100% Julia stack is cool, but may not be the most efficient solution to a specific problem.
If there is already a mature toolbox written in another language, I can’t think of a reason to rewrite it.
For example, OpenFoam has been developed for 20 years in C++. If we have a nice way to interoperate with it, we can quickly give up the desperate hope of reimplementing everything again.
For astropy, things are even easier since the PyCall/PythonCall interface is much more mature than CxxWrap at the current stage.
Working with partial PyObjects doesn’t prevent you from leveraging Julia’s advantages in code generation, specialization, JIT compilation, etc.
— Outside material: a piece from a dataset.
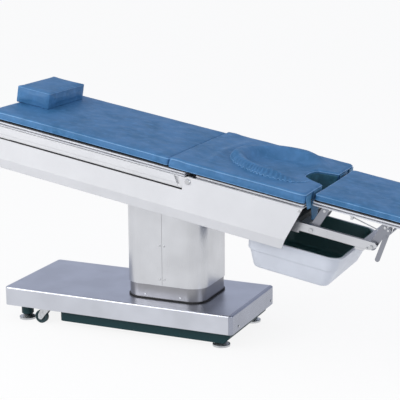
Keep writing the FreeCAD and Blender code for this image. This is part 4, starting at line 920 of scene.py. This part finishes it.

You should check out PySR for some inspiration. It is a Python frontend for SymbolicRegression.jl, using PyJulia for interconnect, and is pretty seamless. Because of this, you can hook it up to typical pure-Python Scikit-Learn pipelines effortlessly, while all the actual computation is being done on the Julia side. PySR and SymbolicRegression.jl have been used in quite a few astrophysics papers already, of which a small selection of which is shown here: Research - PySR. PySR/SymbolicRegression.jl have scaled up to 1000s of cores pretty easily using ClusterManagers.jl.

With @mkitti and @ngam we managed to package PySR into conda-forge, so that you can install with a one-liner conda install -c conda-forge pysr, and never have to worry about installing Julia manually - it all gets packaged into the conda install. This is really helpful for working with astro people who are stuck in Python!


On the simulations side, I would recommend checking out Trixi.jl as well as Oceananigans.jl. Both are capable of massively parallelized hydro simulations. In fact, Trixi.jl even has MHD built-in, if that’s the type of simulation you are looking to do.

And of course, because Julia is composable and packages are all written in a high-level language, it’s pretty easy to hook into one of the existing packages, rather than writing yet another C++ simulator from scratch.